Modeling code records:
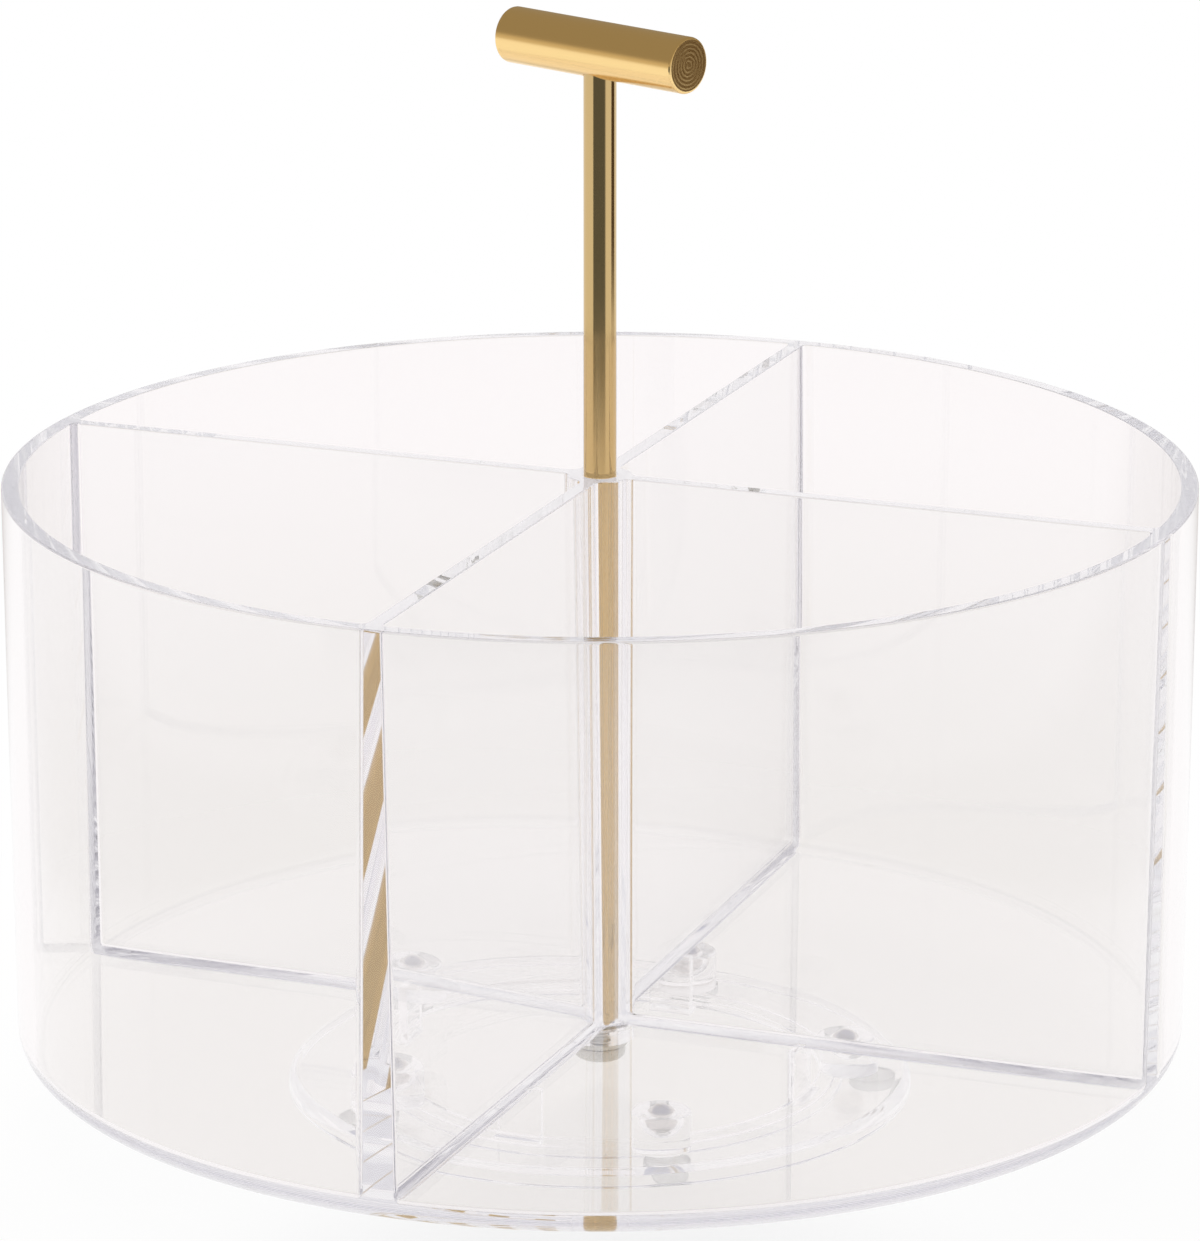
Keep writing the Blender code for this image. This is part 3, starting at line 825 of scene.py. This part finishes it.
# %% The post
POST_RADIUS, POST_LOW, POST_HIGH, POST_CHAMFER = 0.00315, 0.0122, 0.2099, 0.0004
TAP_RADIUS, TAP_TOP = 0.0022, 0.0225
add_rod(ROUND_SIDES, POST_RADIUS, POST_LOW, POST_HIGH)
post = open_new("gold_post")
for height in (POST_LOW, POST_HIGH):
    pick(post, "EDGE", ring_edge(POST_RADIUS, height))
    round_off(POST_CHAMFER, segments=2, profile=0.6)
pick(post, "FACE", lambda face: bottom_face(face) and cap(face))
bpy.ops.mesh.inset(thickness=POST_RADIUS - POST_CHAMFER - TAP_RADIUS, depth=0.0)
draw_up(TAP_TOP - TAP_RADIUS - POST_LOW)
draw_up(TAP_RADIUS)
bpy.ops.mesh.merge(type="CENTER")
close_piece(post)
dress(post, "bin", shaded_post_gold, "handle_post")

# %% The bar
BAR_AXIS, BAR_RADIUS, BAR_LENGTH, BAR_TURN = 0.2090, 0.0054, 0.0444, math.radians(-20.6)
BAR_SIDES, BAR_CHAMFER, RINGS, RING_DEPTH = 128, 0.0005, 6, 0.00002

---

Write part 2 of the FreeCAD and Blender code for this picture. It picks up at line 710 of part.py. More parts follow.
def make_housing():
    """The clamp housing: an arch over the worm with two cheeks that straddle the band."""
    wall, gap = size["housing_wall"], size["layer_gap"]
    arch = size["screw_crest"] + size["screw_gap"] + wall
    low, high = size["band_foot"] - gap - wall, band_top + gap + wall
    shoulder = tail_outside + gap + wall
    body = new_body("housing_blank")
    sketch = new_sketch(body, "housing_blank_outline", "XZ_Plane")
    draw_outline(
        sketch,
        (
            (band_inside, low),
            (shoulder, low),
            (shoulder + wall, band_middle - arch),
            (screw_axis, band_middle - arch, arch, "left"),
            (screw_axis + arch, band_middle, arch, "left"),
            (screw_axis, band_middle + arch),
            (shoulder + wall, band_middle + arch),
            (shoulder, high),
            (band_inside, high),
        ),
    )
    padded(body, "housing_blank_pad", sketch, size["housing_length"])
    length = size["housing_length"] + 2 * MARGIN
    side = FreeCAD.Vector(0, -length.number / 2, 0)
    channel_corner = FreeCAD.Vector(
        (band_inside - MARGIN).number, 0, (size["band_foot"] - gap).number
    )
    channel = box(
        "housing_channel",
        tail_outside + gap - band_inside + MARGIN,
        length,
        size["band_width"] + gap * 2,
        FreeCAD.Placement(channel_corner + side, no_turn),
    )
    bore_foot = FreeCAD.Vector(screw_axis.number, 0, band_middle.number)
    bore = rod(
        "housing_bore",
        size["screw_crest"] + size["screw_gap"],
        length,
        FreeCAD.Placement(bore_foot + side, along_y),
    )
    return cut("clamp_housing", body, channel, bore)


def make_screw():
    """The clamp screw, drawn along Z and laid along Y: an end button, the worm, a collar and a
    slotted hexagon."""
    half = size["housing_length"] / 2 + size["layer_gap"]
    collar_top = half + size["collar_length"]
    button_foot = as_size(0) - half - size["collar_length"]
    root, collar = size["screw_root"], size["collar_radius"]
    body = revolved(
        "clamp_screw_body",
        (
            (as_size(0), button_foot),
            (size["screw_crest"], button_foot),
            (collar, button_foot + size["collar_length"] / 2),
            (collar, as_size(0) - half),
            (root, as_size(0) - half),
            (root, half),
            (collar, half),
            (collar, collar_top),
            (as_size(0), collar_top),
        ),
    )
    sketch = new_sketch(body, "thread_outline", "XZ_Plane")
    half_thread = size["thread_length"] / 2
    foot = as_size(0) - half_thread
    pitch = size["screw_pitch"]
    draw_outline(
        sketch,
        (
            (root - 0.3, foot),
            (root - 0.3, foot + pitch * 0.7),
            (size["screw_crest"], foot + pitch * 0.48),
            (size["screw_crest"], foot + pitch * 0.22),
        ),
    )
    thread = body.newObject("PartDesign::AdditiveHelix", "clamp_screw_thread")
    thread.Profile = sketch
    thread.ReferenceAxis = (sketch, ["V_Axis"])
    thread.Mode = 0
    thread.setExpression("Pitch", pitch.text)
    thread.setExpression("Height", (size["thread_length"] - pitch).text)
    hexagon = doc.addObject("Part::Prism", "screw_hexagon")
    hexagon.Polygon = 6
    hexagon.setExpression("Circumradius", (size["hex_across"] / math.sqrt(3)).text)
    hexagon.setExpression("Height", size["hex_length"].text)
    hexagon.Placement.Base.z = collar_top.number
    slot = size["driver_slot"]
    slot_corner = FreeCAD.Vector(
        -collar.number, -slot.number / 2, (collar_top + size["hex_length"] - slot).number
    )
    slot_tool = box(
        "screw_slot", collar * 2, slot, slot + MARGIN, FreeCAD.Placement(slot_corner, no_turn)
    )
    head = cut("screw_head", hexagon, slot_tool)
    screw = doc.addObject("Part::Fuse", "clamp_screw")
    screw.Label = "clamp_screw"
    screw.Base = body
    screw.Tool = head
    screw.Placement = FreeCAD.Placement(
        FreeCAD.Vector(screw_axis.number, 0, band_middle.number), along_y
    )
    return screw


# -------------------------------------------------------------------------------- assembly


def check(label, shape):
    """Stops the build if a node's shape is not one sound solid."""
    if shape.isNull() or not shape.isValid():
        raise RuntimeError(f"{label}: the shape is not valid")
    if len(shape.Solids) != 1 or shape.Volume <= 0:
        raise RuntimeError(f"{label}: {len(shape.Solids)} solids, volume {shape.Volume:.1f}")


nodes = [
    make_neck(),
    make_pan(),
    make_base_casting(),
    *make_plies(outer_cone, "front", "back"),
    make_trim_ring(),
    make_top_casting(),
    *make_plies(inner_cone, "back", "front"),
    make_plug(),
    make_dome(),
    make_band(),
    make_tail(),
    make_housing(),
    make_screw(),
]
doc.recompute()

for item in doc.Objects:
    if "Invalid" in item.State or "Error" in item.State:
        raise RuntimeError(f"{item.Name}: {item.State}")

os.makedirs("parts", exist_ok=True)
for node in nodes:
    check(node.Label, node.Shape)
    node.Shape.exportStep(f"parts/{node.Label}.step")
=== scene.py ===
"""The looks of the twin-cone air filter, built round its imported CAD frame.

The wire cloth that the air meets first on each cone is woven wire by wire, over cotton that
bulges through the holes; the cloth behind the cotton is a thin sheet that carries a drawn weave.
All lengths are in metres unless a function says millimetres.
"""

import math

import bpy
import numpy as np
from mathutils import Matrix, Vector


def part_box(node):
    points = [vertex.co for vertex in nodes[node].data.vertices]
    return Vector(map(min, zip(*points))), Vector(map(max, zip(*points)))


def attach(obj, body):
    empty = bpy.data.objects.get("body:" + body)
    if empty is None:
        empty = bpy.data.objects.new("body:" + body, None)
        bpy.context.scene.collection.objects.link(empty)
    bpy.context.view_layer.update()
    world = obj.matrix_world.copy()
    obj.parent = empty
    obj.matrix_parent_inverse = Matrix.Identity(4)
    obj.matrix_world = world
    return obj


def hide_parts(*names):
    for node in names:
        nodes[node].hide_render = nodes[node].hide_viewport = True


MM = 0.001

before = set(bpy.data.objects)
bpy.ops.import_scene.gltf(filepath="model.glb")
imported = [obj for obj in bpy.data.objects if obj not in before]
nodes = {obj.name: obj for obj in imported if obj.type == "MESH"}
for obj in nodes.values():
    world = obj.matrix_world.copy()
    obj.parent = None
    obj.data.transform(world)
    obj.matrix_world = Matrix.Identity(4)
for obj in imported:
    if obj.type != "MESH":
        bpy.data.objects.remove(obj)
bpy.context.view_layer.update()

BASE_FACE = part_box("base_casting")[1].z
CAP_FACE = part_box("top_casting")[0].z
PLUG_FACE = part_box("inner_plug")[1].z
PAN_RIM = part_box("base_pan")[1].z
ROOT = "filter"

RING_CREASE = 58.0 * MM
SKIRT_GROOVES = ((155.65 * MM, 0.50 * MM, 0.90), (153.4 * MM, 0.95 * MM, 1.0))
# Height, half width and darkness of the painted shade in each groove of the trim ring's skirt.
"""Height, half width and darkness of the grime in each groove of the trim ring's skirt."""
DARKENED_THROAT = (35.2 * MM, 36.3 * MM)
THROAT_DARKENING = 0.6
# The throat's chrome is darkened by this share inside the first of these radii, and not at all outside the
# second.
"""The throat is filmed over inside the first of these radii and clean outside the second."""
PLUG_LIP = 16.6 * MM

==

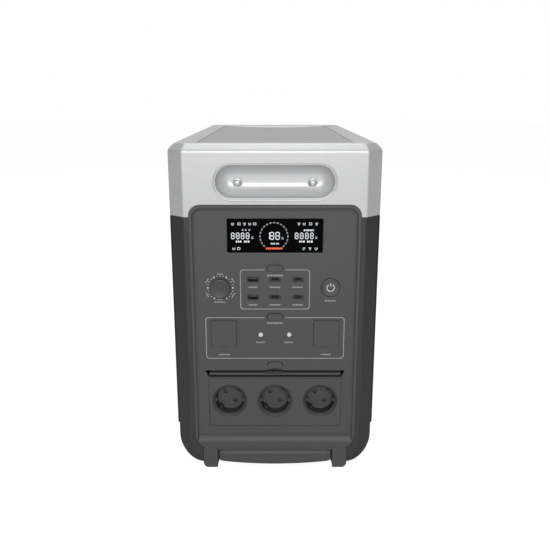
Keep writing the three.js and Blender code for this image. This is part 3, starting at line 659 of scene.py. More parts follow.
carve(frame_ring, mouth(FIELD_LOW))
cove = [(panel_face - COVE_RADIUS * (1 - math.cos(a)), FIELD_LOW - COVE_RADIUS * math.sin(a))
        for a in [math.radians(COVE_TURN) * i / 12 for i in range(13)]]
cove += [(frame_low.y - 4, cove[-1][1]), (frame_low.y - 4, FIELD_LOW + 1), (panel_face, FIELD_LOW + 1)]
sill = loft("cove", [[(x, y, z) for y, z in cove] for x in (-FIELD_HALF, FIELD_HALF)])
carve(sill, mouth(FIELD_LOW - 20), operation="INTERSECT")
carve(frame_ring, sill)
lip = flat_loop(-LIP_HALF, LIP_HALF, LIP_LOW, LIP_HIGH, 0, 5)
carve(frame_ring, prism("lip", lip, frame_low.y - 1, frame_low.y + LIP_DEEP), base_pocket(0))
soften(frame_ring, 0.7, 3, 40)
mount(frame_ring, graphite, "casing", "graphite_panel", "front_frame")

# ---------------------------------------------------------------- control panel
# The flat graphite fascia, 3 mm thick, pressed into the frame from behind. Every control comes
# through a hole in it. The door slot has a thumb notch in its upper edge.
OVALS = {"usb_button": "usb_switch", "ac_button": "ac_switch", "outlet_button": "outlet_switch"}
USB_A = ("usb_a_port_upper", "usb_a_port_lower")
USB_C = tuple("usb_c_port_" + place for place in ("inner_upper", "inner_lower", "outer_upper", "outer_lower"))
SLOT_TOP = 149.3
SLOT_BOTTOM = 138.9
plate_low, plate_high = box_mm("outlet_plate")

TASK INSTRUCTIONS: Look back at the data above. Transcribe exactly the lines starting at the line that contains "for item in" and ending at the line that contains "from mathutils import Matrix, Vector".

FULL RESPONSE:
for item in doc.Objects:
    if "Invalid" in item.State or "Error" in item.State:
        raise RuntimeError(f"{item.Name}: {item.State}")

os.makedirs("parts", exist_ok=True)
for node in nodes:
    check(node.Label, node.Shape)
    node.Shape.exportStep(f"parts/{node.Label}.step")
=== scene.py ===
"""The looks of the twin-cone air filter, built round its imported CAD frame.

The wire cloth that the air meets first on each cone is woven wire by wire, over cotton that
bulges through the holes; the cloth behind the cotton is a thin sheet that carries a drawn weave.
All lengths are in metres unless a function says millimetres.
"""

import math

import bpy
import numpy as np
from mathutils import Matrix, Vector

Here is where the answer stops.